Поэт верно ухватил и описал тот зрительный эффект, который достигается с помощью "пробелóв", однако воспринимает его как интересный и нужный, но лишь формальный прием. Позже отец Павел Флоренский показал глубинный внутренний смысл работы пробелáми. В "Иконостасе" он пишет: "Иконописец идет от темного к светлому, от тьмы к свету... Последовательно накладываемые слои краски, все более светлой, завершающиеся пробелáми, движками и отметинами, создают во тьме небытия образ, и этот образ – из света", вещь получает свою конкретность "творческим актом, взыгранием света" (17, т. 2, с. 510). Итак, Волошин, описывая иконописный метод работы, видит в нем сомнительную возможность остановить работу в любой момент, но при этом верно подчеркивает характер движения изображаемой фигуры или предмета: они "идут" на художника. Однако на этом анализ поэта и останавливается. Духовный же смысл такой последовательности работы иконописца в том, чтобы породить предмет светом, в свете и из света, в соответствии с творческим актом Самого Создателя в начале времен. Лик на иконе не освещается светом, а производится светом (см. 17, т. 2, с. 513), творится им и потому способен также излучать свет, быть светоносным Ликом. В волошинскую концепцию иконописи как земного радостного (эмоционально, а не духовно) искусства такое истолкование иконописного приема, к сожалению, никак не укладывалось.
1. Акафистник. Т. 1-2. М., 1992; 1993.
2. Алпатов М. Краски древнерусской иконописи. М., 1974.
3. Белый А. Священные цвета.-Белый А. Арабески. М., 1911.
4. Бобров Ю. Г. История реставрации древнерусской живописи. Л., 1987.
5. Богоматерь Владимирская. К 600-летию Сретения иконы Богоматери Владимирской в Москве 26 августа (8 сентября) 1395 года. М., 1995.
6. Брюсова В. Г. Андрей Рублев. М., 1995.
7. Волошин М. Стихотворения. Л., 1977.
8. Волошин М. Стихотворения и поэмы: В 2 т. Париж, 1984.
9. Голубцов А. П. Из чтений по церковной археологии и литургике. СПб., 1995.
10. Земная жизнь Пресвятой Богородицы и описание святых чудотворных Ее икон/Сост. С. Снессорева. Ярославль, 1993.
11. Майков Л. Н. Симеон Полоцкий о русском иконописании.
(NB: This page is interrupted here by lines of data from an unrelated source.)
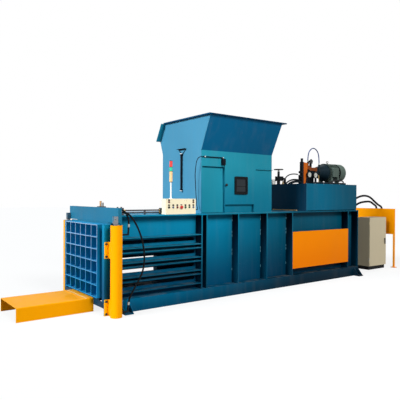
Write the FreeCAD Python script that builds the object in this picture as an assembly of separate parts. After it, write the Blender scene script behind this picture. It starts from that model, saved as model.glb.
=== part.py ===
"""Horizontal recycling baler: press body, rising gate, hopper, power unit and bale platform.

Millimetres, +Z up.  The origin is on the floor under the middle of the press body.
+X runs along the press to the main cylinder, -X to the gate, and -Y is the operator's side,
which every "near" piece belongs to.
"""
import math
import os

import FreeCAD
import Part

V = FreeCAD.Vector

# ---- press body -------------------------------------------------------------------------
BODY_LENGTH = 5440.0
CHAMBER_WIDTH = 1100.0
CHAMBER_HEIGHT = 1120.0
FLOOR_TOP = 200.0
FLOOR_PLATE = 20.0
WALL = 12.0
SIDE_DEPTH = 153.0
ROOF_PLATE = 20.0
BEAM_PLATE = 12.0
BEAM_FOOT_WIDTH = 100.0
SILL_BOTTOM = 100.0
FLOOR_RIB_PITCH = 660.0
FLOOR_RIB_COUNT = 9
SIDE_RIB = 20.0
MID_RIBS = (-1327.0, -1230.0, -575.0, 80.0, 727.0, 2378.0)
COVER_BOTTOM = 305.0
COVER_TOP = 971.0
COVER_SHEET = 4.0
COVER_FOLD = 25.0
COVER_NOTCH = 14.0
FOOT_INSET = 75.0
FOOT_SIZE = 130.0
FOOT_PLATE = 15.0
FOOT_GUSSET_HEIGHT = 150.0
ANCHOR_HOLE_RADIUS = 11.0

# ---- wire slots of the bale chamber -----------------------------------------------------
SLOT_COUNT = 4
SLOT_FIRST_Z = 342.0
SLOT_PITCH = 202.0
SLOT_HEIGHT = 54.0
SLOT_RIB_GAP = 131.0
SLOT_RIB = 12.0
SLOT_END_MARGIN = 30.0

# ---- gate and its posts -----------------------------------------------------------------
POST_DEPTH = 240.0
POST_HEIGHT = 1220.0
POST_LIP = 15.0
POST_LIP_WIDTH = 60.0
GUIDE_BAR = 40.0
GUIDE_REACH = 103.0
GATE_BACK_X = -2826.0
GATE_PLATE = 30.0
GATE_RUN_GAP = 4.0
GATE_SIDE_GAP = 8.0
GATE_BOTTOM = 215.0
GATE_TOP = 1235.0
GRID_DEPTH = 144.0
GRID_HALF_WIDTH = 570.0
GRID_BOTTOM = 220.0
GRID_TOP = 1218.0
GRID_CELLS = 6
GRID_RIB = 12.0

# ---- lifting beam over the gate ---------------------------------------------------------
BEAM_OVERHANG = 140.0
BEAM_DEPTH = 50.0
BEAM_BOTTOM = 1240.0
BEAM_TOP = 1445.0
BEAM_SHEET = 12.0
BEAM_TONGUE_HALF = 540.0
BEAM_TONGUE_DROP = 60.0
BEAM_STIFFENERS = (-600.0, -200.0, 200.0, 600.0)

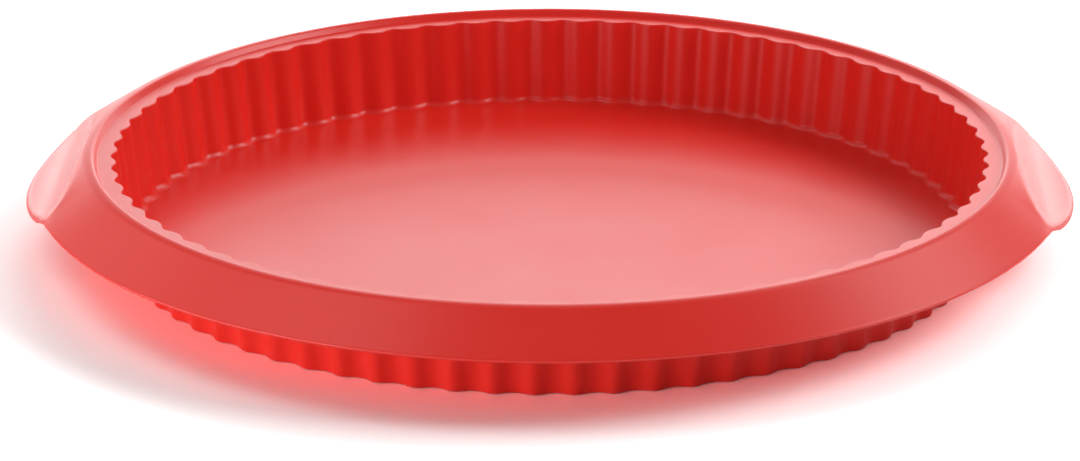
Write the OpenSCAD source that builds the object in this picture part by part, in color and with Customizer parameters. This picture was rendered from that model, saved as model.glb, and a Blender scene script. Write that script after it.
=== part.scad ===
/* [Mould] */
// Diameter of the cavity at the ledge, halfway between the lobes and grooves
mould_d = 280; // [180:1:340]
// Height from the table to the crest of the rim
mould_h = 32.4; // [24:0.1:45]
// Thickness of the silicone in the wall, the rim and the tabs
skin_t = 1.4; // [1:0.1:2]
// Thickness of the floor
floor_t = 1.6; // [1:0.1:3]
// Lean of the wall away from upright, in degrees
wall_draft = 7; // [3:0.5:12]
// Radius of the fillet between the floor and the wall
floor_fillet = 1.5; // [0.6:0.1:3]
// Bevel of the edge that the mould stands on
base_bevel = 1; // [0.4:0.1:1.5]

/* [Flutes] */
// Number of flutes round the wall
flute_n = 72; // [36:1:90]
// Depth of a flute, from the crest of a lobe to the bottom of a groove
flute_depth = 1.7; // [0.8:0.1:2.5]
// Share of each flute that is taken by the lobe bulging into the cavity
lobe_share = 0.62; // [0.4:0.01:0.7]
// Turn of the flutes from the line through the two tabs, in degrees
flute_turn = 1.7; // [0:0.1:5]

/* [Rim] */
// Width of the ledge, from the middle of the flutes to the foot of the crest
ledge_w = 5; // [4:0.1:8]
// Rise from the ledge to the crest of the rim
crest_rise = 2.1; // [1.6:0.1:3]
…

СПб., 1889.
12. Максимилиан Волошин - художник. М., 1976.
13. Памятники литературы Древней Руси. XII век. М., 1980.
14. Памятники литературы Древней Руси. Вт. пол. XV века. М., 1982.
15. Сказания о чудотворных иконах Богоматери и о Ея милостях роду человеческому. Коломна., 1993.
16. Флоренский Павел, священник. Столп и утверждение истины. М., 1914.
17. Флоренский Павел, священник. Собр. соч.: В 4 т. М., 1994-1999.
18. Mediaval Russian Culture. California Slavic Studies. Barkley, 1984, №11.
[1] В обоих процитированных нами стихотворных отрывках у поэта преобладает красновато-желто-черная с серо-зеленым (лишайник) гамма. А вот как Волошин характеризует древнегреческую живопись: "Зеленая краска была известна греческой живописи только как смешение черной и желтой, то есть в своих притупленных сероватых тонах. Символически эта гамма красно-желто-черного цвета говорит о творчестве земном, реалистическом, каковым мы и знаем греческое искусство..." (8, т. 2, с. 279) Случайно или нет это совпадение цветовой гаммы греческого искусства (по характеристике поэта) и цветовой гаммы во многих стихах и акварелях самого Волошина?
[2] Развитие желто-красно-черной гаммы древнегреческой живописи, согласно Волошину, в Византии происходит следующим образом: желтый заменяется золотом, черный – темно-синим. Золото символизирует сияние славы, темно-синий – молитву. Русская икона, по Волошину, совпадает с византийской в желтом и красном, но синий (бывший черный) – везде заменяет зеленой краской. "Таким образом, – констатирует поэт, – на место основного пессимизма греков (имеется в виду довизантийский период) подставляется цвет надежды, радость бытия. С византийской же гаммой нет никакого соответствия" (8, т. 2, с. 280). Неизвестно, на какие памятники искусства опирался в своем анализе и в своих выводах поэт, но, как видим, он излишне категорично противопоставляет русскую и византийскую иконопись как земную и мистическую, схему же развития цветовой гаммы в греческом искусстве не подтверждает никакими примерами.
[3] Цвет одежды Спасителя на иконе "Сошествие во ад" может заметно меняться: на греческих и сербских иконах Спаситель чаще изображается в сияющих белых одеждах, на московских, как правило, в золотых, на новгородских – в белых или золотых, а на псковских – даже в красных (что по-своему оправдано, поскольку это икона Воскресения Христова, икона Пасхи).
[4] Этот эффект создается, кстати, не только с помощью пробелов, движков, оживок, но и с помощью приемов "обратной перспективы". В противоположность картине (с прямой перспективой) икона отказывается создавать иллюзию третьего измерения на плоскости, кажущейся глубины и добивается движения святых из Царства Небесного, где они пребывают, – к нам.